New Hampshire Man Sentenced for Financial Fraud Scheme Using Stolen Identities
BOSTON – A New Hampshire man was sentenced today in connection with engaging in a complex scheme to conduct fraudulent financial transactions using stolen account information and other personally identifiable information (PII) of victims in Massachusetts and elsewhere throughout the United States.
Jonathan Nguyen, 23, of Windham, N.H., was sentenced by U.S. District Court Judge Allison D. Burroughs to a year and a day in prison, two years of supervised release and ordered to pay $250,000 in forfeiture. In June 2020, Nguyen pleaded guilty to conspiring to engage in wire fraud, access-device fraud and identity theft.
Nguyen and others involved in the scheme used Bitcoin to purchase names, addresses, dates of birth, Social Security numbers, email addresses and passwords as well as credit card account numbers, expiration dates, card verification values and other forms of PII. Nguyen and others then used this information to purchase tickets to sporting events and gift cards that Nguyen sold for profit. Nguyen also created e-commerce websites for sham companies and obtained payment-card processing capabilities for these sham companies in order to cash out the stolen credit cards. He used various technological means to thwart the fraud-detection mechanisms deployed by the internet merchants where he made purchases with the stolen PII.

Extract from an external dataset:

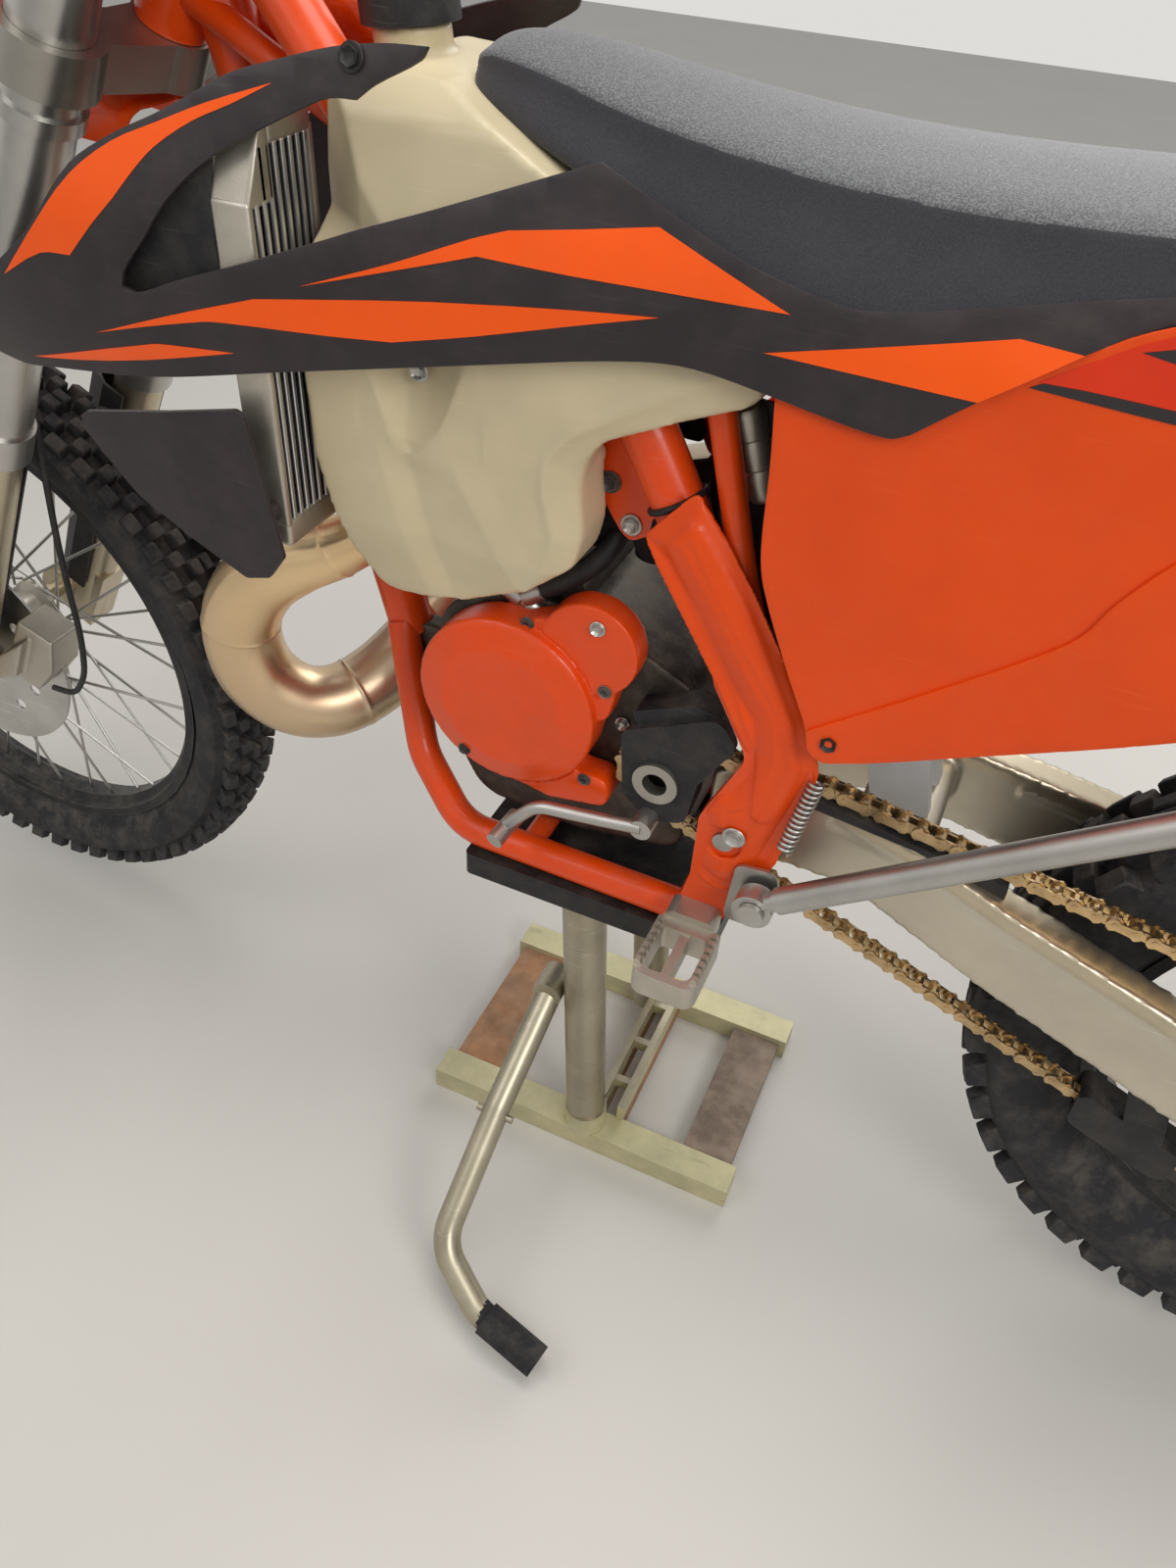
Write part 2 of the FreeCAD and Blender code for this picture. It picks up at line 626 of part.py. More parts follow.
def lamp_mask():
    # rows: distance up the fork, half width, how far in front of the legs
    rows = [(712, 62, 78), (782, 104, 96), (872, 112, 92), (950, 88, 76), (1000, 50, 58)]
    sections = []
    for along, half, front in rows:
        c = FORK_FOOT + DIR * along
        side = FreeCAD.Vector(0, 1, 0)
        outer = [c + NORMAL * -MASK_BACK - side * half, c + NORMAL * (-front + 14) - side * (0.8 * half),
                 c + NORMAL * -front - side * (0.45 * half), c + NORMAL * -front + side * (0.45 * half),
                 c + NORMAL * (-front + 14) + side * (0.8 * half), c + NORMAL * -MASK_BACK + side * half]
        inner = [c + NORMAL * -MASK_BACK + side * (half - 4), c + NORMAL * (-front + 19) + side * (0.8 * half - 4),
                 c + NORMAL * (-front + 5) + side * (0.43 * half), c + NORMAL * (-front + 5) - side * (0.43 * half),
                 c + NORMAL * (-front + 19) - side * (0.8 * half - 4), c + NORMAL * -MASK_BACK - side * (half - 4)]
        sections.append(outer + inner)
    return loft(sections)


def headlamp():
    c = FORK_FOOT + DIR * LAMP_AT
    pot = rod(c + NORMAL * -60, c + NORMAL * -104, 52)
    return pot


mask = lamp_mask()
lamp = headlamp()
keep("headlamp", lamp)
keep("lamp_mask", mask.cut(rod(FORK_FOOT + DIR * LAMP_AT + NORMAL * -40, FORK_FOOT + DIR * LAMP_AT + NORMAL * -140,
                               52 + RUNNING_GAP)))


def fork_guard(y):
    # A long shield in front of the stanchion, from the foot up past the seal head.
    side = FreeCAD.Vector(0, 1, 0)
    sections = []
    for along, half, front in ((40, 30, 32), (150, 34, 36), (340, 36, 40)):
        c = on_fork(along, y)
        outer = [c + NORMAL * 8 - side * half, c + NORMAL * -16 - side * half, c + NORMAL * -front - side * (half * 0.6),
                 c + NORMAL * -front + side * (half * 0.6), c + NORMAL * -16 + side * half, c + NORMAL * 8 + side * half]
        inner = [c + NORMAL * 8 + side * (half - 3), c + NORMAL * -15 + side * (half - 3),
                 c + NORMAL * (-front + 3) + side * (half * 0.6 - 2), c + NORMAL * (-front + 3) - side * (half * 0.6 - 2),
                 c + NORMAL * -15 - side * (half - 3), c + NORMAL * 8 - side * (half - 3)]
        sections.append(outer + inner)
    screws = [rod(on_fork(50, y + s * (INNER_R + RUNNING_GAP)), on_fork(50, y + s * 28), 6) for s in (-1, 1)]
    shield = loft(sections).cut(foot_block(y, 0.5))
    return join([shield] + screws)


keep("fork_guards", both_sides(fork_guard(-FORK_HALF_GAP)))


def front_caliper():
    # The caliper sits behind the leg and straddles the disc.
    c = AXLE + NORMAL * 86 + DIR * 78
    y = FRONT_DISC_Y
    side = FreeCAD.Vector(0, 1, 0)
    outline = [c + NORMAL * -26 + DIR * -42, c + NORMAL * 18 + DIR * -42, c + NORMAL * 30 + DIR * 0,
               c + NORMAL * 22 + DIR * 44, c + NORMAL * -22 + DIR * 40]
    body = Part.Face(polygon([p + side * (y - 24) for p in outline])).extrude(side * 42)
    slot = Part.makeCylinder(FRONT_DISC_R + 4, DISC_T + 3, AXLE + side * (y - (DISC_T + 3) / 2), side)
    ear = [AXLE + NORMAL * (AXLE_LEAD + 25.5) + DIR * 16, c + NORMAL * -4 + DIR * -30, c + NORMAL * -4 + DIR * 30,
           AXLE + NORMAL * (AXLE_LEAD + 25.5) + DIR * 56]
    bracket = Part.Face(polygon([p + side * (y - 36) for p in ear])).extrude(side * 14)
    return join([body.cut(slot), bracket])


keep("front_caliper", front_caliper())

# Frame
TUBE_R = 20.0
DOWN_R = 21.0
CRADLE_R = 15.0
CRADLE_Z = 440.0
CRADLE_Y = 86.0
HEAD_GAP = 0.6
CROSS_R = 11.0
ENGINE_REST_X = 720.0
HEAD_START = LOWER_CLAMP_AT + LOWER_CLAMP_H / 2 + HEAD_GAP
HEAD_END = UPPER_CLAMP_AT - UPPER_CLAMP_H / 2 - HEAD_GAP
PLATE_IN = 90.0
PLATE_OUT = 104.0
PIVOT_R = 9.0


STAY_PATH = [at(850, -80, 905), at(885, -88, 790), at(905, -92, 735)]
STAY_Y = 54.0
TAB_T = 6.0
# Outline of the welded tab that holds the engine's head stays: x, z, corner radius
ENGINE_TAB = [(764, 900, 6), (802, 878, 0), (842, 812, 0), (828, 798, 8), (806, 802, 8), (786, 838, 20),
              (762, 860, 10)]


def perimeter_path(y_sign):
    head = on_steer(HEAD_END - 45, 12 * y_sign)
    return [head, at(560, 46 * y_sign, 1030), at(790, 70 * y_sign, 885), at(888, 82 * y_sign, 725)]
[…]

United States Attorney Andrew E. Lelling and Joseph R. Bonavolonta, Special Agent in Charge of the Federal Bureau of Investigation, Boston Field Division made the announcement today. Valuable assistance was provided by U.S. Customs and Border Protection. Assistant U.S. Attorney Mackenzie Queenin of Lelling’s Securities, Financial & Cyber Fraud Unit is prosecuting the case.